— BEGIN Data in this exercise —

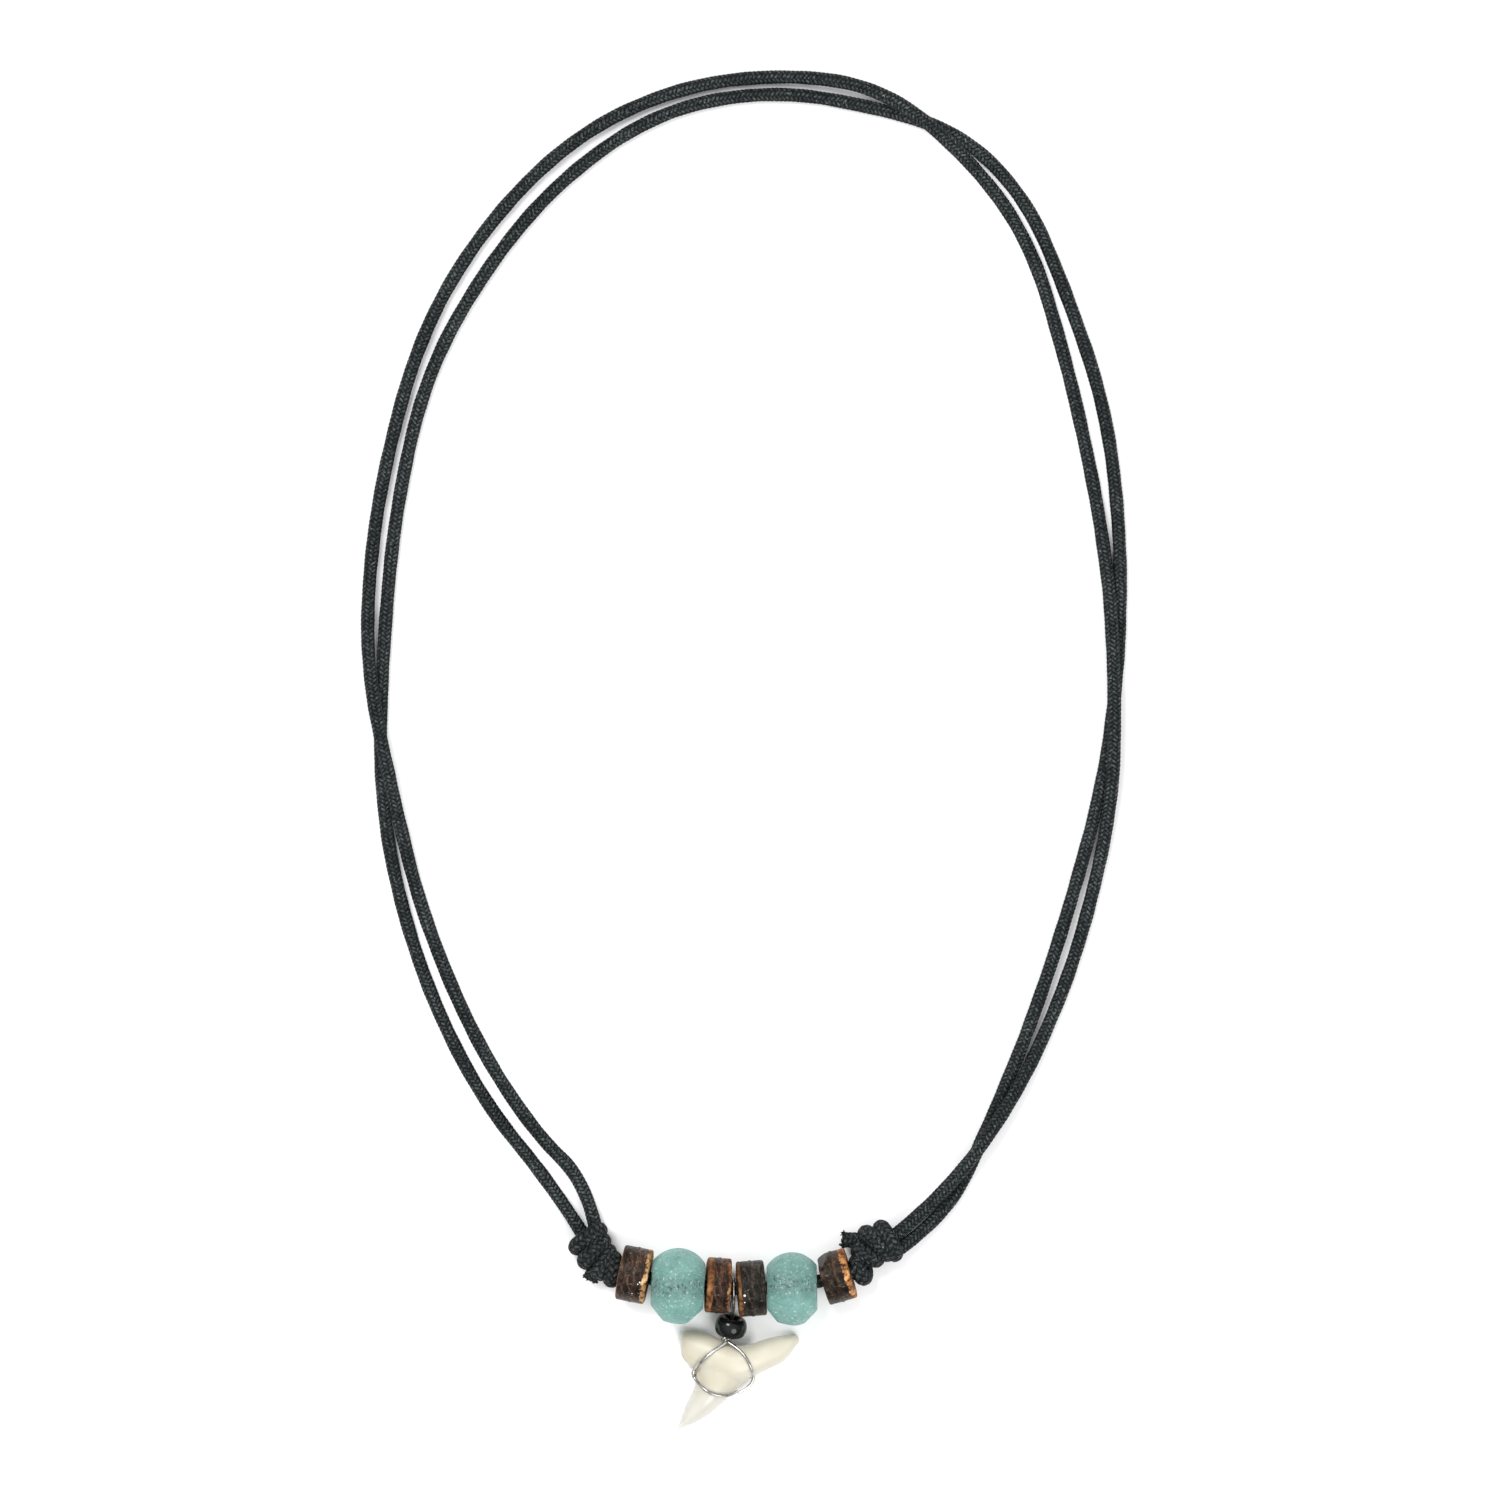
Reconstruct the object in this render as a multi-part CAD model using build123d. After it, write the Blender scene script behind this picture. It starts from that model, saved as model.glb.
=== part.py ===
from build123d import *
import os
from collections import namedtuple
from math import cos, hypot, radians, sin, tan

# Shark tooth necklace lying flat, in millimetres: +Y runs from the pendant to the back of the neck, +Z is up.
# The origin is on the surface that it lies on, under the middle of the beads, knots and pendant.

# Cord: waxed cotton, two strands round the neck and one through the beads
CORD_D = 1.8
CROSSING_GAP = 0.15
KNOT_EXIT_Z = 2.4

# Coconut shell beads: the longest one's length, and their width
COCO_LENGTH = 4.1
COCO_D = 7.7
COCO_BORE = 3.4
COCO_EDGE = 0.35
COCO_RIDGE_WIDTH = 0.5
COCO_RIDGE_HEIGHT = 0.1

# Recycled glass beads, with ground facets: the larger one's length and width
GLASS_LENGTH = 7.4
GLASS_D = 10.7
GLASS_BORE = 3.4
GLASS_FACE_D = 6.5
TOUCH_GAP = 0.05

# Degrees that a bead's hole may lie off the cord's line besides its own lean
LOOSE_TILT = 3.0

# Gap in the bead row that the pendant's wire hangs in
WIRE_GAP = 0.5

# Loop round the neck as it lies: its width between the outermost strands, and its length from the bead row
LOOP_WIDTH = 105.5
LOOP_LENGTH = 170.1

# Line of the bead row: its lowest Y, and how far each end rises above it
ROW_Y = 5.1
ROW_RISE_LEFT = 2.75
ROW_RISE_RIGHT = 2.4

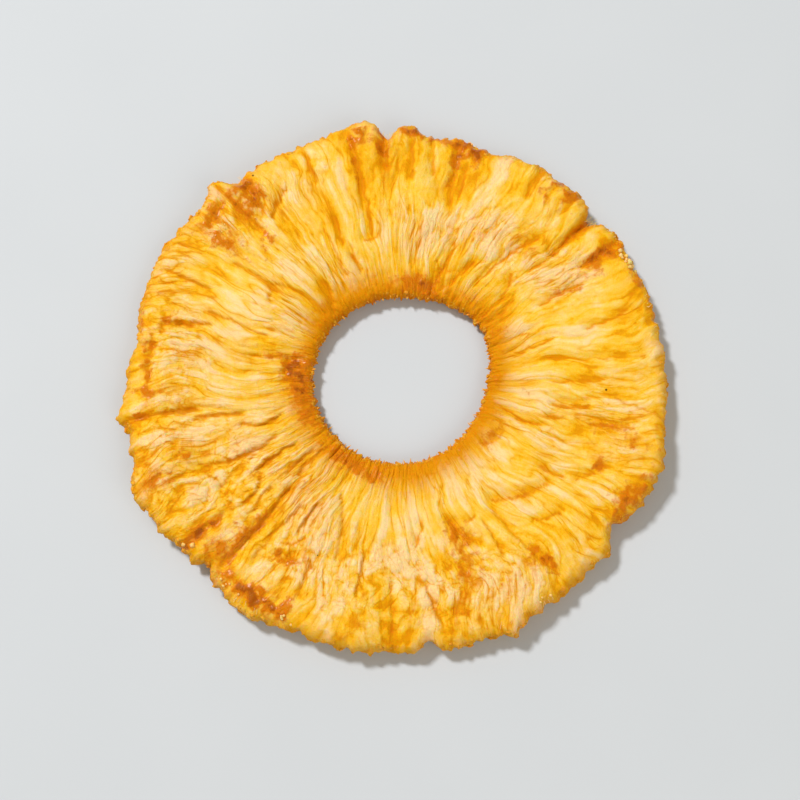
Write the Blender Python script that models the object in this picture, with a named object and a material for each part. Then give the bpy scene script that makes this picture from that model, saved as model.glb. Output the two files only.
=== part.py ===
# Dried pineapple ring: one slice with its core punched out, dried until its rim has
# shrunk into lobes and clefts and its face has puckered along the fibres.
# It lies flat with its better face up, and the origin is under the middle of its
# outline. Sizes below are in millimetres and angles in degrees, anticlockwise from +X.
# A reach is how far out a place lies: 0 at the hole's edge and 1 at the nominal rim.

import math

import bmesh
import bpy
import numpy as np
from mathutils import Vector, noise

MM = 0.001

# Outline
RIM_RADIUS = 40.35
RIM_DRIFT_X = 0.4
RIM_DRIFT_Y = -0.7
NOMINAL_RIM = 40.5
HOLE_RADIUS = 12.9
HOLE_X = 0.75
HOLE_Y = -0.38
HOLE_BULGE = 1.85
HOLE_BULGE_ANGLE = 33.0
HOLE_BULGE_SPREAD = 30.0

# Section
THICKNESS = 4.0
HOLE_THINNING = 0.9
HOLE_THINNING_REACH = 0.22
RIM_SWELL = 0.45
RIM_SWELL_REACH = 0.86
EDGE_ROUND_RIM = 2.3
EDGE_ROUND_HOLE = 1.7
EDGE_POWER = 2.3
EDGE_LINE = 0.47
THINNEST = 1.3

# Waves of the whole slice, and the finer puckering of its face
WAVE_HEIGHT = 0.45
PUCKER_HEIGHT = 0.55
UNDER_WAVE = 0.75
UNDER_LEVEL = -0.12

# Mesh
STEPS_AROUND = 180
STEPS_SECTION = 30
EDGE_CROWDING = 0.55
TORUS_RADIUS = 26.5
TORUS_TUBE = 13.0

# Rim lobes and clefts: angle, push outwards, spread in degrees
LOBES = (
    (32.0, 0.6, 2.5),
    (38.8, -1.6, 1.9),
    (45.0, 0.4, 3.0),
    (55.0, 0.6, 1.8),
    (68.0, -1.0, 4.0),
    (80.5, -1.1, 4.0),
    (86.5, 0.7, 2.2),
    (91.3, -1.8, 1.5),
    (96.5, 1.4, 2.6),
    (102.0, 0.6, 3.5),
    (128.0, -0.8, 1.8),
    (133.0, 1.7, 2.5),
    (151.0, 0.95, 9.5),
    (172.0, -0.7, 5.0),
    (188.5, 1.5, 2.6),
    (206.0, 2.1, 4.2),
    (213.5, 0.8, 4.0),
    (227.0, -1.6, 2.8),
    (239.0, 0.9, 4.0),
    (250.5, -0.25, 4.0),
    (269.5, -0.4, 3.0),
    (277.0, -1.1, 2.3),
    (294.0, 1.2, 1.8),
    (301.5, -0.5, 2.2),
    (311.0, -0.7, 5.0),
    (324.5, -1.9, 3.2),
    (340.0, 1.0, 5.5),
)

# Places where the slice has curled up off the table: angle, rise at the rim, spread
LIFTS = (
    (18.0, 0.5, 16.0),
    (97.0, 0.9, 14.0),
    (134.0, 1.2, 11.0),
    (205.0, 1.3, 13.0),
    (250.0, 0.6, 14.0),
    (340.0, 1.1, 15.0),
)
LIFT_POWER = 2.2

# Creases in the face: angle and reach of both ends, sideways bow, depth, half width
CREASES = (
    (38.7, 1.02, 38.4, 0.62, 0.0, 1.5, 1.1),
    (31.6, 1.00, 30.4, 0.72, 0.3, 0.9, 1.0),
    (44.6, 0.62, 50.2, 0.18, -0.6, 0.7, 1.0),
    (67.0, 0.34, 71.5, 0.04, 0.4, 0.8, 1.0),
    (53.0, 0.32, 66.0, 0.17, 0.3, 0.5, 0.9),
    (34.8, 0.26, 33.0, 0.02, 0.5, 0.5, 0.8),
    (4.0, 0.88, 6.8, 0.34, 0.3, 0.5, 1.1),
    (74.2, 0.94, 73.2, 0.56, 0.0, 0.6, 1.1),
    (92.5, 1.02, 92.3, 0.74, 0.0, 1.1, 1.0),
    (100.7, 0.94, 99.8, 0.36, 0.5, 0.8, 1.1),
    (127.4, 0.94, 128.0, 0.70, 0.0, 0.8, 1.1),
    (132.8, 0.98, 131.8, 0.64, 0.0, 0.7, 1.1),
    (143.2, 0.38, 139.0, 0.07, 0.9, 0.5, 0.9),
    (127.4, 0.20, 133.0, 0.04, 0.3, 0.6, 0.9),
    (181.0, 0.86, 170.5, 0.86, 0.0, 0.7, 1.0),
    (172.0, 0.32, 169.8, 0.10, 0.0, 0.5, 0.9),
    (190.4, 1.00, 190.0, 0.62, 0.0, 0.9, 1.2),
    (193.0, 0.64, 194.4, 0.40, 0.3, 0.8, 1.0),
    (205.8, 0.68, 206.9, 0.26, -1.0, 0.6, 1.0),
    (214.0, 0.64, 210.0, 0.40, 0.3, 0.5, 1.0),
    (220.3, 1.00, 220.2, 0.72, 0.0, 0.7, 1.1),
    (228.9, 0.90, 227.0, 0.38, -0.5, 0.8, 1.1),
    (233.3, 0.76, 235.6, 0.40, 0.3, 0.5, 1.0),
    (252.4, 0.57, 244.8, 0.24, -0.6, 0.5, 1.0),
    (269.6, 0.96, 269.0, 0.66, 0.0, 0.5, 1.1),
    (294.9, 0.54, 288.7, 0.36, 0.3, 0.9, 1.1),
    (308.6, 0.90, 304.6, 0.42, 0.5, 0.5, 1.1),
    (323.6, 0.53, 306.6, 0.38, 0.7, 0.7, 1.1),
    (335.4, 0.77, 328.8, 0.65, 0.0, 0.6, 1.0),
    (346.4, 0.84, 345.2, 0.62, 0.0, 0.7, 1.1),
    (350.8, 0.98, 353.4, 0.72, 0.3, 0.5, 1.1),
)

# Plump pads between the creases: angle, reach, height, radius
PADS = (
    (10.0, 0.62, 0.35, 6.0),
    (34.0, 0.55, 0.45, 5.0),
    (47.5, 0.84, 0.35, 4.5),
    (60.0, 0.62, 0.45, 6.0),
    (83.0, 0.45, 0.35, 5.5),
    (96.0, 0.78, 0.40, 4.5),
    (108.0, 0.60, 0.40, 6.0),
    (135.5, 0.22, 0.70, 5.0),
    (137.0, 0.58, 0.30, 5.0),
    (152.0, 0.45, 0.40, 6.0),
    (170.0, 0.56, 0.45, 5.5),
    (187.0, 0.80, 0.45, 4.0),
    (201.0, 0.82, 0.40, 4.5),
    (212.0, 0.82, 0.35, 5.0),
    (224.0, 0.55, 0.35, 4.0),
    (246.0, 0.42, 0.45, 5.5),
    (258.0, 0.75, 0.35, 6.0),
    (284.0, 0.70, 0.30, 6.0),
    (300.0, 0.62, 0.40, 5.5),
    (316.0, 0.72, 0.45, 7.0),
    (334.0, 0.45, 0.35, 6.5),
    (352.0, 0.30, 0.40, 5.0),
    (338.0, 0.86, 0.35, 5.0),
)


def angle_between(angle, other):
    """Signed difference of two angles in degrees, from -180 to 180."""
    return (angle - other + 180.0) % 360.0 - 180.0


def bell(distance, spread):
    """A smooth hump, 1 high at its middle."""
    return np.exp(-((distance / spread) ** 2))


def rim_radius(angle):
    """Radius of the shrunken rim."""
    turn = np.radians(angle)
    radius = RIM_RADIUS + RIM_DRIFT_X * np.cos(turn) + RIM_DRIFT_Y * np.sin(turn)
    for middle, push, spread in LOBES:
        radius = radius + push * bell(angle_between(angle, middle), spread)
    return radius


def hole_point(angle):
    """Point on the edge of the punched hole."""
    turn = np.radians(angle)
    bulge = HOLE_BULGE * bell(angle_between(angle, HOLE_BULGE_ANGLE), HOLE_BULGE_SPREAD)
    radius = HOLE_RADIUS + bulge
    return HOLE_X + radius * np.cos(turn), HOLE_Y + radius * np.sin(turn)


def place(angle, reach, rim=NOMINAL_RIM):
    """Point on the ring, from the hole's edge (reach 0) to the rim (reach 1)."""
    turn = np.radians(angle)
    hole_x, hole_y = hole_point(angle)
    x = hole_x + reach * (rim * np.cos(turn) - hole_x)
    y = hole_y + reach * (rim * np.sin(turn) - hole_y)
    return x, y


def crease_depth(x, y, crease):
    """How far one crease sinks the face at each point."""
    angle_a, reach_a, angle_b, reach_b, bow, depth, half_width = crease
    ax, ay = place(angle_a, reach_a)
    bx, by = place(angle_b, reach_b)
    length = math.hypot(bx - ax, by - ay)
    along = ((x - ax) * (bx - ax) + (y - ay) * (by - ay)) / length**2
    across = ((y - ay) * (bx - ax) - (x - ax) * (by - ay)) / length
    inside = np.clip(along, 0.0, 1.0)
    across = across - bow * 4.0 * inside * (1.0 - inside)
    beyond = (along - inside) * length
    return depth * bell(np.hypot(across, beyond), half_width)


def pad_height(x, y, pad):
    """How far one plump pad raises the face at each point."""
    angle, reach, height, radius = pad
    px, py = place(angle, reach)
    return height * bell(np.hypot(x - px, y - py), radius)


def smooth_noise(x, y, scale, layer):
    """Soft seeded noise from -1 to 1, with features about one scale wide."""
    points = zip(x / scale, y / scale)
    values = [noise.noise(Vector((px, py, layer))) for px, py in points]
    return np.array(values)


def radial_noise(angle, reach, folds, layer):
    """Noise drawn out along the fibres, so that it reads as puckers across them."""
    turn = np.radians(angle)
    ring = folds / (2.0 * math.pi)
    points = zip(np.cos(turn) * ring, np.sin(turn) * ring, reach * 1.6 + layer)
    values = [noise.noise(Vector(point)) for point in points]
    return np.array(values)


def curl(angle, reach):
    """Height by which the slice has lifted off the table."""
    rise = np.zeros_like(angle)
    for middle, height, spread in LIFTS:
        rise = rise + height * bell(angle_between(angle, middle), spread)
    return rise * np.clip(reach, 0.0, 1.2) ** LIFT_POWER


def edge_rounding(reach, width):
    """Share of the full thickness left near the two edges."""
    from_hole = np.clip(reach * width / EDGE_ROUND_HOLE, 0.0, 1.0)
    from_rim = np.clip((1.0 - reach) * width / EDGE_ROUND_RIM, 0.0, 1.0)
    hole_side = (1.0 - (1.0 - from_hole) ** EDGE_POWER) ** (1.0 / EDGE_POWER)
    rim_side = (1.0 - (1.0 - from_rim) ** EDGE_POWER) ** (1.0 / EDGE_POWER)
    return hole_side * rim_side


def face_heights(x, y, angle, reach):
    """Heights of the upper and lower face before the edges are rounded."""
    lift = curl(angle, reach)
    wave = WAVE_HEIGHT * smooth_noise(x, y, 17.0, 0.3)
    thinning = HOLE_THINNING * bell(reach, HOLE_THINNING_REACH)
    swell = RIM_SWELL * bell(reach - RIM_SWELL_REACH, 0.16)
    upper = lift + THICKNESS + wave - thinning + swell
    upper = upper + PUCKER_HEIGHT * radial_noise(angle, reach, 26.0, 4.0) * (0.2 + 0.8 * reach)
    for pad in PADS:
        upper = upper + pad_height(x, y, pad)
    for crease in CREASES:
        upper = upper - crease_depth(x, y, crease)
    lower = lift + UNDER_LEVEL + UNDER_WAVE * smooth_noise(x, y, 9.0, 7.7)
    lower = np.maximum(lower, 0.0)
    upper = np.maximum(upper, lower + THINNEST)
    return upper, lower


def shape_ring(mesh):
    """Moves the torus's vertices on to the slice's surface."""
    points = np.empty(len(mesh.vertices) * 3)
    mesh.vertices.foreach_get("co", points)
    points = points.reshape(-1, 3) / MM
    angle = np.degrees(np.arctan2(points[:, 1], points[:, 0])) % 360.0
    out = np.hypot(points[:, 0], points[:, 1]) - TORUS_RADIUS
    section = np.arctan2(points[:, 2], out)
    step = 1.0 - np.abs(section) / math.pi
    crowded = 0.5 * (1.0 - np.cos(math.pi * step))
    reach = (1.0 - EDGE_CROWDING) * step + EDGE_CROWDING * crowded

    rim = rim_radius(angle)
    x, y = place(angle, reach, rim)
    hole_x, hole_y = hole_point(angle)
    width = rim - np.hypot(hole_x, hole_y)
    upper, lower = face_heights(x, y, angle, reach)
    middle = lower + EDGE_LINE * (upper - lower)
    rounding = edge_rounding(reach, width)
    face = np.where(section >= 0.0, upper, lower)
    z = middle + rounding * (face - middle)

    shaped = np.stack((x, y, z), axis=1) * MM
    mesh.vertices.foreach_set("co", shaped.ravel())
    mesh.update()


def split_quads(mesh):
    """Splits the slightly bent quads into flat triangles."""
    builder = bmesh.new()
    builder.from_mesh(mesh)
    bmesh.ops.triangulate(builder, faces=builder.faces[:], quad_method="SHORT_EDGE")
    builder.to_mesh(mesh)
    builder.free()


def flesh_material():
    """Golden dried flesh, satin and slightly sticky."""
    material = bpy.data.materials.new("dried_flesh")
    material.use_nodes = True
    shader = material.node_tree.nodes["Principled BSDF"]
    shader.inputs["Base Color"].default_value = (0.88, 0.47, 0.06, 1.0)
    shader.inputs["Roughness"].default_value = 0.45
    shader.inputs["Metallic"].default_value = 0.0
    return material


def make_ring(collection):
    """The whole slice, one closed solid."""
    bpy.ops.mesh.primitive_torus_add(
        major_segments=STEPS_AROUND,
        minor_segments=STEPS_SECTION,
        major_radius=TORUS_RADIUS * MM,
        minor_radius=TORUS_TUBE * MM,
        location=(0.0, 0.0, 0.0),
    )
    ring = bpy.context.object
    ring.name = "pineapple_ring"
    ring.data.name = "pineapple_ring"
    for other in list(ring.users_collection):
        other.objects.unlink(ring)
    collection.objects.link(ring)
    shape_ring(ring.data)
    split_quads(ring.data)
    ring.data.materials.append(flesh_material())
    ring.data.shade_smooth()
    return ring


def main():
    """Clears the scene and builds the slice."""
    for leftover in list(bpy.data.objects):
        bpy.data.objects.remove(leftover, do_unlink=True)
    collection = bpy.data.collections.new("dried_pineapple_ring")
    bpy.context.scene.collection.children.link(collection)
    make_ring(collection)


main()
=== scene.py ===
"""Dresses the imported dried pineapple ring: creased flesh, teeth, hairs, beads and a stage."""

import math
import random

import bpy
import numpy as np
from bpy.props import FloatProperty, FloatVectorProperty, IntProperty, PointerProperty
from mathutils import Matrix, Vector, noise


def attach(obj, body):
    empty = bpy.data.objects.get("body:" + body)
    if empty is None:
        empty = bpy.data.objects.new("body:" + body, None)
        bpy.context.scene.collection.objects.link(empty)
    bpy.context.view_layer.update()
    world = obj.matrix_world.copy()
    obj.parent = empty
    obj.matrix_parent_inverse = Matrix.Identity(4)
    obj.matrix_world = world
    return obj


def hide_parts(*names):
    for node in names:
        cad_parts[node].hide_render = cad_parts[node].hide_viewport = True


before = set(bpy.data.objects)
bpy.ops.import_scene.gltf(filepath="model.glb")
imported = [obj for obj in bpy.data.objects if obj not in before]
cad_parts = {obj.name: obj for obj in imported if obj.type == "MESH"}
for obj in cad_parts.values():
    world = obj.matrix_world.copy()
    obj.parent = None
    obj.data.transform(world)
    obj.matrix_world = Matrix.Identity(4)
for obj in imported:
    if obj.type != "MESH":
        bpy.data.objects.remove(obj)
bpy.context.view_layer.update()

bl_info = {
    "name": "Dried pineapple ring",
    "version": (1, 0, 0),
    "blender": (4, 5, 0),
    "location": "View3D > Sidebar > Pineapple",
    "description": "Builds a dried pineapple ring with creased flesh, teeth, hairs and beads",
    "category": "Object",
}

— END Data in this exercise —

**Exercise directions:** Copy exactly the lines from the top of the entries through the line with "LOOP_LENGTH = 170.1" in it, please, keeping both ends and adding nothing.

**In response:**
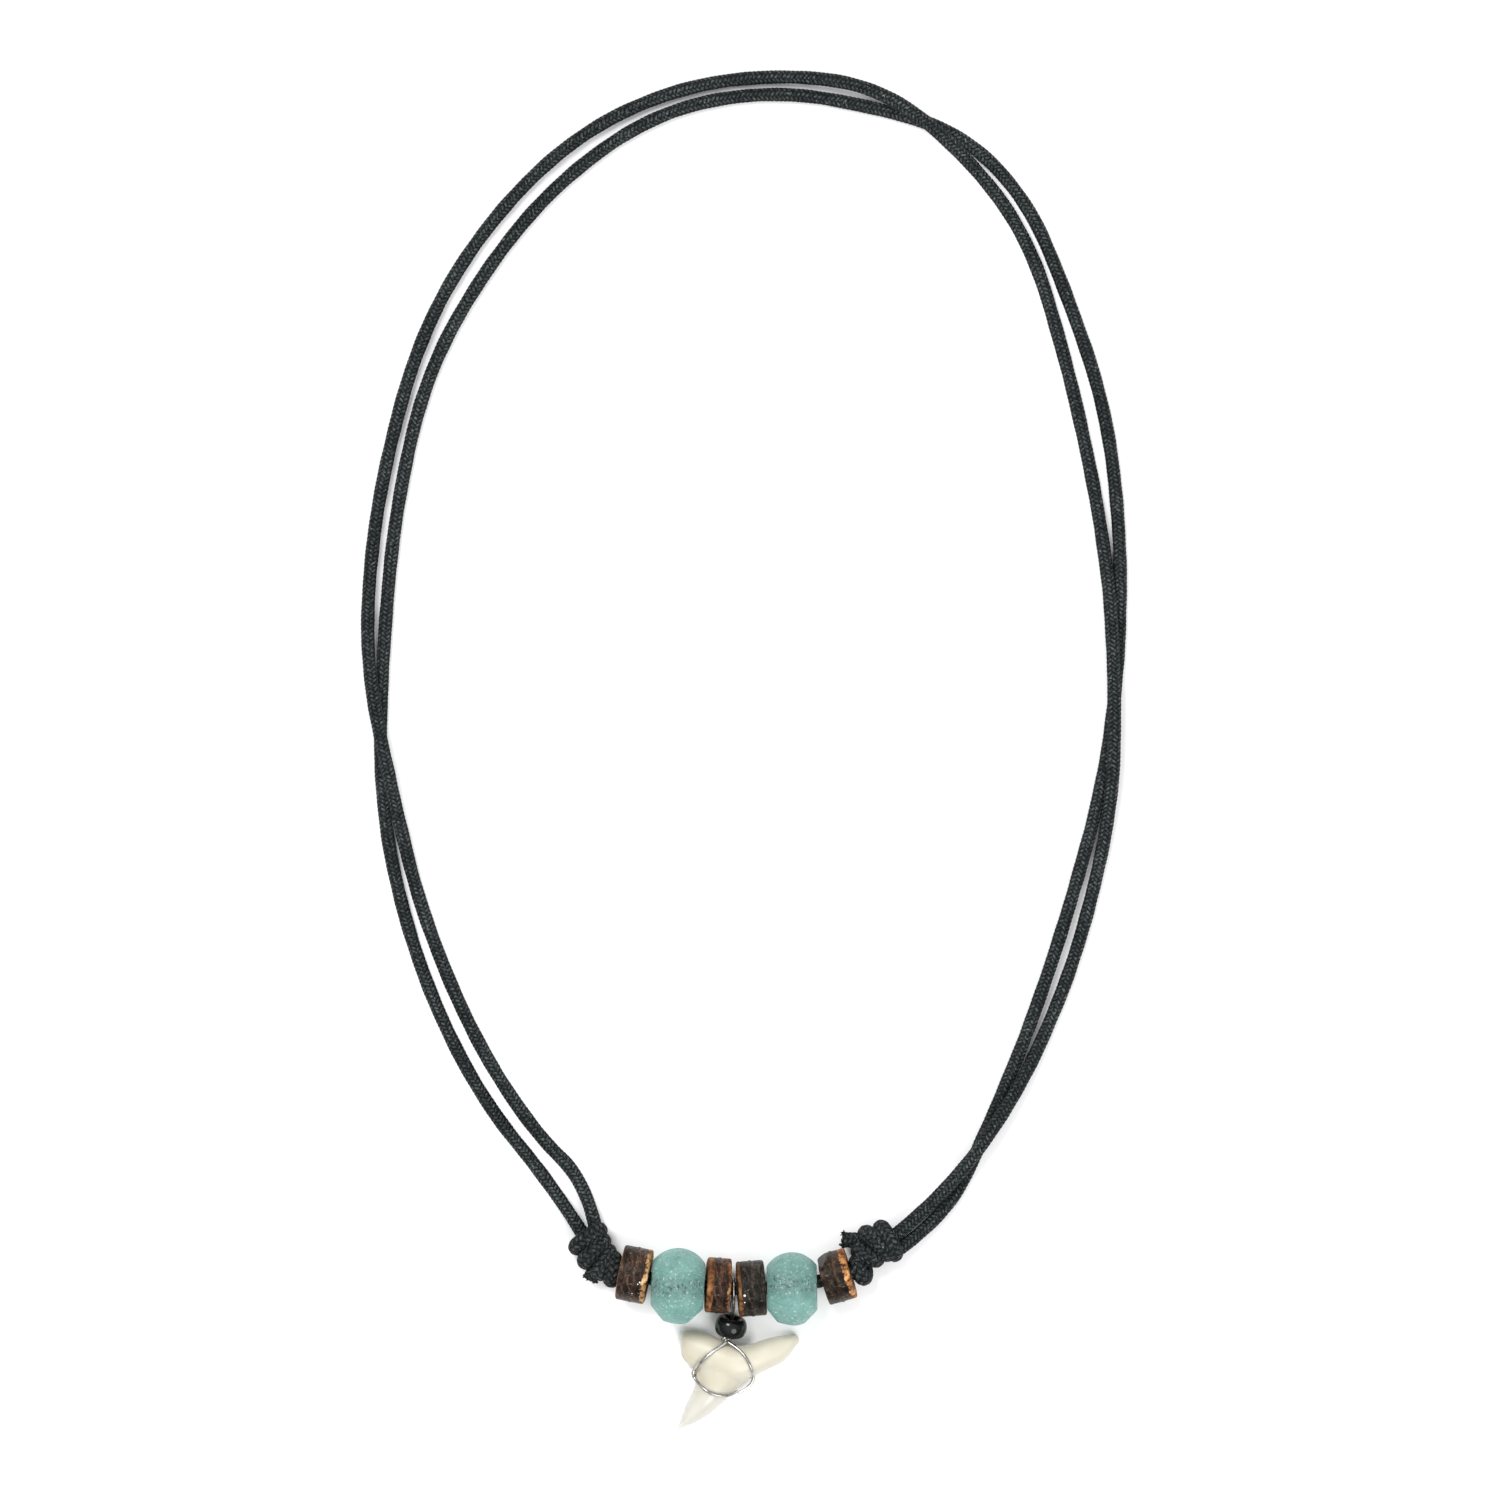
Reconstruct the object in this render as a multi-part CAD model using build123d. After it, write the Blender scene script behind this picture. It starts from that model, saved as model.glb.
=== part.py ===
from build123d import *
import os
from collections import namedtuple
from math import cos, hypot, radians, sin, tan

# Shark tooth necklace lying flat, in millimetres: +Y runs from the pendant to the back of the neck, +Z is up.
# The origin is on the surface that it lies on, under the middle of the beads, knots and pendant.

# Cord: waxed cotton, two strands round the neck and one through the beads
CORD_D = 1.8
CROSSING_GAP = 0.15
KNOT_EXIT_Z = 2.4

# Coconut shell beads: the longest one's length, and their width
COCO_LENGTH = 4.1
COCO_D = 7.7
COCO_BORE = 3.4
COCO_EDGE = 0.35
COCO_RIDGE_WIDTH = 0.5
COCO_RIDGE_HEIGHT = 0.1

# Recycled glass beads, with ground facets: the larger one's length and width
GLASS_LENGTH = 7.4
GLASS_D = 10.7
GLASS_BORE = 3.4
GLASS_FACE_D = 6.5
TOUCH_GAP = 0.05

# Degrees that a bead's hole may lie off the cord's line besides its own lean
LOOSE_TILT = 3.0

# Gap in the bead row that the pendant's wire hangs in
WIRE_GAP = 0.5

# Loop round the neck as it lies: its width between the outermost strands, and its length from the bead row
LOOP_WIDTH = 105.5
LOOP_LENGTH = 170.1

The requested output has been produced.